--- Given task ---
How many lines in the entries below include the string "scene"? Answer with the number only.

** BEGIN **

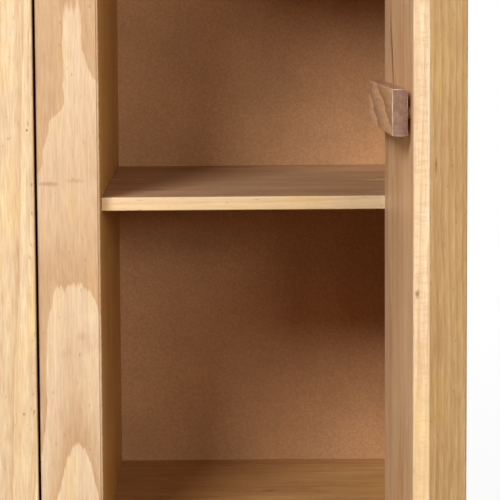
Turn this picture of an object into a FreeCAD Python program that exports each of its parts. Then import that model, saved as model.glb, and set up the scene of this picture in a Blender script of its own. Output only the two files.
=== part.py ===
# Three-door pine wardrobe. Millimetres, +Z up, the front faces -Y.
# The origin is the middle of the body's footprint, on the floor, under the centre foot.
import FreeCAD, Part
import Sketcher
import os
import re

doc = FreeCAD.newDocument("wardrobe")

# Driving dimensions
SIZES = {
    # Body: width over the side panels, depth from the face frame to the back edges
    "body_width": 1140,
    "body_depth": 490,
    "body_top": 1695,
    "panel_thickness": 15,
    "edge_ease": 1,
    # Top board, with its overhangs
    "top_thickness": 20,
    "top_overhang_side": 20,
    "top_overhang_front": 10,
    "top_ease": 3,
    # Face frame
    "frame_thickness": 15.5,
    "stile_width": 65.5,
    "top_rail_height": 65,
    "bottom_rail_height": 65,
    "frame_ease": 3,
    # Bottom board and what carries it
    "bottom_height": 175,
    "bottom_setback": 2,
    "cleat_side": 20,
    "foot_side": 60,
    "foot_dowel_spacing": 30,
    "glide_radius": 7,
    "glide_height": 3,
    "glide_inset": 45,
    # Hardboard back, let into the side panels
    "back_thickness": 3,
    "rebate_width": 8,
    "back_joint": 1,
    "back_rail_height": 50,
    "nail_spacing": 180,
    "nail_joint_offset": 4,
    "nail_radius": 0.7,
    "nail_length": 12,
    "nail_head_radius": 2.2,
    "nail_head_height": 0.6,
    # Shelves on pins
    "shelf_thickness": 14,
    "shelf_setback": 6.5,
    "shelf_side_clearance": 0.5,
    "shelf_back_clearance": 0.5,
    "hat_shelf_drop": 295,
    "pin_radius": 2.5,
    "pin_depth": 8,
    "pin_reach": 9,
    "pin_inset": 55,
    # Hanging rail
    "rail_radius": 12.5,
    "rail_wall": 1.5,
    "rail_drop": 60,
    "rail_end_clearance": 1,
    "rail_cup_clearance": 0.2,
    "cup_wall": 2.5,
    "cup_depth": 14,
    "flange_radius": 27,
    "flange_thickness": 3,
    "flange_screw_radius": 20.5,
    # Dowels
    "dowel_radius": 4,
    "dowel_half_length": 12,
    "dowel_inset": 70,
    "back_rail_dowel_inset": 90,
    "frame_dowel_radius": 3,
    "frame_dowel_half_length": 16,
    "frame_dowel_inset": 18,
    # Doors
    "door_gap": 3,
    "door_thickness": 15.5,
    "door_ease": 2,
    "right_door_angle": 89.5,
    # Battens on the doors' inner faces, held off by spacers
    "batten_height": 42,
    "batten_thickness": 14,
    "batten_margin": 17,
    "batten_inset": 493,
    "batten_ease": 1,
    "spacer_thickness": 3,
    "spacer_radius": 6,
    "batten_screw_inset": 12,
    "batten_screw_bite": 9,
    # Butt hinges
    "hinge_length": 50,
    "hinge_inset": 40,
    "hinge_pin_proud": 4,
    "hinge_leaf_thickness": 1.2,
    "hinge_leaf_depth": 13,
    "hinge_pin_radius": 1.3,
    "hinge_pin_clearance": 0.05,
    "hinge_pin_head_radius": 2.4,
    "hinge_pin_head_height": 0.8,
    "knuckle_radius": 3,
    "knuckle_clearance": 0.3,
    "hinge_screw_spacing": 32,
    # Turned knobs
    "knob_neck_radius": 8,
    "knob_neck_length": 10,
    "knob_radius": 16,
    "knob_swell": 5,
    "knob_length": 26,
    "knob_foot_radius": 11,
    "knob_foot_length": 3,
    "knob_foot_taper": 3,
    "knob_round": 7,
    "knob_rise": 752,
    "knob_inset": 35,
    "knob_screw_bite": 13,
    # Magnetic catches behind the top rail
    "catch_width": 30,
    "catch_depth": 15,
    "catch_height": 46,
    "catch_drop": 26,
    "catch_inset": 40,
    "catch_air": 0.5,
    "strike_thickness": 1.5,
    "strike_height": 16,
    "strike_margin": 5,
    "strike_stud_radius": 1.5,
    "strike_stud_length": 8,
    # Screws
    "screw_radius": 1.5,
    "screw_head_radius": 2.8,
    "screw_head_height": 1.2,
    "small_screw_length": 12,
    "knob_screw_radius": 2,
    "knob_screw_head_radius": 4,
    "knob_screw_crown_radius": 2.8,
    "knob_screw_head_height": 2.5,
}

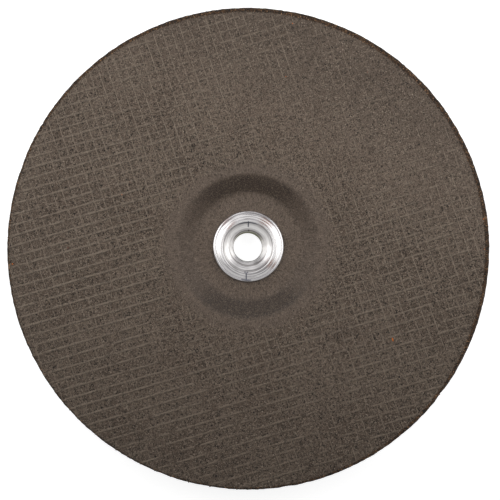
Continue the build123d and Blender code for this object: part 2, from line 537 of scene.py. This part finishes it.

** END **

--- Task response ---
2